What I typically evaluate early:

Structural lumber: quality, species, length, damage at bearing points

Masonry: mortar type, brick hardness, likelihood of clean separation

Finishes: flooring, trim, doors; are they painted with lead?

Systems: can equipment be removed without destroying it, and is it even legal to reinstall?

A lot of “salvage value” vanishes once you price labor, denailing, storage, and transport. Look, salvage markets are real, but they’re not magic.

 

 Environmental impact (numbers, not vibes)

Deconstruction generally increases reuse and recycling rates because you’re controlling separation at the source.

One hard data point: The U.S. generated about 600 million tons of construction and demolition debris in 2018, more than twice the amount of municipal solid waste. Source: U.S. EPA, “Construction and Demolition Debris Material-Specific Data” (2018).

That’s why diversion matters. Not as a slogan, as math.

In deconstruction, you’ll often track:

– diversion rate (by weight)

– reuse vs. recycle vs. landfill

– contamination incidents (drywall mixed with clean wood, etc.)

– chain-of-custody for certain materials if programs require it

Demolition can recycle too, but it depends heavily on how much gets crushed together and what the local recycling infrastructure can realistically accept.

 

 Permits and safety: the part nobody wants to budget for (but has to)

Permitting and safety aren’t “extra.” They’re the project.

You’ll need some combination of:

– demolition/deconstruction permit (varies by jurisdiction)

– engineering sign-off for structural sequencing or protection plans

– utility disconnect confirmations

– hazardous materials surveys (asbestos is the classic one, lead comes up constantly)

– traffic control plans in dense areas

On the safety side, deconstruction tends to have more worker exposure time (more hours on site, more manual handling, more ladder/fall risk), while demolition tends to have higher-energy events (equipment, collapse zones, flying debris risk). Different hazards. Different controls.

A legit plan includes written procedures, PPE requirements, fall protection strategy, dust suppression approach, and a contingency path when someone opens a wall and finds the surprise nobody ordered.

(And yes, surprises happen.)

 

 Cost + timeline: where people get misled

Demolition is usually cheaper upfront and faster. That’s true often enough that people treat it like a law of physics.

Deconstruction usually costs more upfront because labor and sorting eat the budget. But it can claw back value through:

– reduced landfill tipping fees (sometimes substantial)

– salvage sales (sometimes modest, sometimes meaningful)

– local incentives, grants, or program requirements that shift the economics

– smoother documentation for sustainability reporting or certifications

Timeline-wise, deconstruction has more moving parts: removal, denailing, stacking, protecting, staging, pickups, documentation, inspections. If your schedule can’t tolerate variability, full deconstruction may frustrate you.
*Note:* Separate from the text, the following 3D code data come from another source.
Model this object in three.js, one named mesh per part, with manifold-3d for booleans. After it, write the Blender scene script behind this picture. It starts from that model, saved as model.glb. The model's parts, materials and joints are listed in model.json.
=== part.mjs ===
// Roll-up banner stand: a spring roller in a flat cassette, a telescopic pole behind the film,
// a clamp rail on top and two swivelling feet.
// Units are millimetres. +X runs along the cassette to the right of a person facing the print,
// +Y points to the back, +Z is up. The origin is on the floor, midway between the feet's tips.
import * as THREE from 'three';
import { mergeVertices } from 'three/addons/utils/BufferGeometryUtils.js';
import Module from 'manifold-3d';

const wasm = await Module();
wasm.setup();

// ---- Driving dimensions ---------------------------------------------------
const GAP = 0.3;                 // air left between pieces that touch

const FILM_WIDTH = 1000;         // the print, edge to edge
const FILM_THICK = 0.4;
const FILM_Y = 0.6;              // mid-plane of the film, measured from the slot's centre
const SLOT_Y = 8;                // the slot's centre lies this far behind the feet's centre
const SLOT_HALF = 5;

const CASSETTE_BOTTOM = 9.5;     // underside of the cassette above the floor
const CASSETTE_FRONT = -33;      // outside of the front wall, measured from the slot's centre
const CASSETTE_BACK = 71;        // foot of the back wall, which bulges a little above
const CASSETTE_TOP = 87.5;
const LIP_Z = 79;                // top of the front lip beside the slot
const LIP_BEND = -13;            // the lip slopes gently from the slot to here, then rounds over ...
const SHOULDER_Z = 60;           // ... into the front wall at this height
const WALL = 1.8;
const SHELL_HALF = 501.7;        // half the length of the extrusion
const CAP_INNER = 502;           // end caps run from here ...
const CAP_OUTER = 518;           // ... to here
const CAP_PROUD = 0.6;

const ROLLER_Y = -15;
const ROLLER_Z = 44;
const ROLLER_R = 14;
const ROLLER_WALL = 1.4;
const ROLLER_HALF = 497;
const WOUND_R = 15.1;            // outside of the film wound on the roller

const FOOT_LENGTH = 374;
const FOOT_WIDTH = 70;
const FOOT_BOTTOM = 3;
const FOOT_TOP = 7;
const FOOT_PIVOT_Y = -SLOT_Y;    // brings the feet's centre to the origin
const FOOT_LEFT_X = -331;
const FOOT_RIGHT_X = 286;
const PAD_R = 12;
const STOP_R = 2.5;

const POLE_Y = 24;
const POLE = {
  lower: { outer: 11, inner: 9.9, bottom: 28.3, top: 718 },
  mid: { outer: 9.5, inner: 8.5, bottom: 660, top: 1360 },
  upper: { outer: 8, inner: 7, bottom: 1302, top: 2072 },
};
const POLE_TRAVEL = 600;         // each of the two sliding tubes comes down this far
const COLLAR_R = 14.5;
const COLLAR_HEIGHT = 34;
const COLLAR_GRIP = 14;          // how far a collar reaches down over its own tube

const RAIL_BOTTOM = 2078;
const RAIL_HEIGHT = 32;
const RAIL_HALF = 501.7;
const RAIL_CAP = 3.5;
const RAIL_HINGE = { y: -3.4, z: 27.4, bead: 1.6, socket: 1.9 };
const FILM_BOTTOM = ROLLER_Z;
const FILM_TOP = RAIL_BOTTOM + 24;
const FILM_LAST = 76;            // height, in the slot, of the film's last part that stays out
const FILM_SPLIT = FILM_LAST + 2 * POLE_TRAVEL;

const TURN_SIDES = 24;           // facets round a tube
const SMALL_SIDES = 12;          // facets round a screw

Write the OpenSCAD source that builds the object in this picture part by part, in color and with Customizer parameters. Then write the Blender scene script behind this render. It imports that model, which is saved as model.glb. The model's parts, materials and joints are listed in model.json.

I’ve seen hybrid strategies work best: targeted deconstruction for high-value/high-impact materials, then mechanical demolition for the rest. It’s not “pure,” but it’s practical.

 

 How it’s actually executed (a quick look)

Deconstruction often follows a top-down, inside-out logic:

– soft strip (fixtures, trim, doors, cabinets)

– remove finishes and non-structural elements

– selective structural dismantling

– sort, palletize, protect

– haul to reuse/recycling outlets

Demolition is more like:

– prep + disconnects + abatement

– equipment mobilization

– controlled removal/collapse strategy

– loading and haul-off

– rough grading, site stabilization

Both should include dust control, neighbor protection (fencing, netting, spotters), and constant monitoring of utilities and structural stability. If someone tells you demolition is “simple,” they’ve either never done it, or they’ve gotten lucky.

 

 Salvage, tax angles, local programs (where the hidden value lives)

Here’s the thing: incentives are local and weird. Some cities push deconstruction hard through landfill bans, deconstruction ordinances for certain housing stock, or reporting requirements. Others barely care.

Value streams you might tap:

salvage revenue (direct resale, architectural salvage yards, reuse marketplaces)

avoided disposal costs (less landfill, more recycling)

program incentives (grants, rebates, expedited permitting in some places)

tax treatment (depends heavily on ownership, jurisdiction, and how donations/resale are handled, get an accountant involved early)

If someone’s pitching big tax benefits without specifics, slow down and verify. I’m not anti-incentive. I’m anti-hand-waving.

 

 Hiring the right crew (a checklist, but not a boring one)

You’re not just hiring “a demo guy.” You’re hiring a risk manager with tools.

Ask for proof in these areas:

Relevant experience: similar building type, similar age, similar constraints

Safety record: incident rates, training cadence, near-miss culture (you can feel this in conversation)

Waste-stream plan: where materials go, how they’re sorted, who takes them

Equipment strategy: what’s on site, what’s rented, what’s the backup plan

Permitting competence: who pulls what, who coordinates inspections, who owns utility sign-offs

Documentation: photos, manifests, diversion reporting, chain-of-custody if required

If you care about reuse, ask where salvaged material will be stored and how it will be protected from weather and theft. If they pause too long, you just learned something.

 

 The decision, in plain language

Pick deconstruction when you want recovery, documentation, and lower waste, and you can tolerate a slower, more hands-on process.

Pick demolition when speed, site readiness, and simplicity matter most, and reuse isn’t the priority or isn’t feasible.

Or do what a lot of smart owners do: deconstruct the valuable stuff, demolish the rest.

That approach won’t win purity contests, but it wins projects.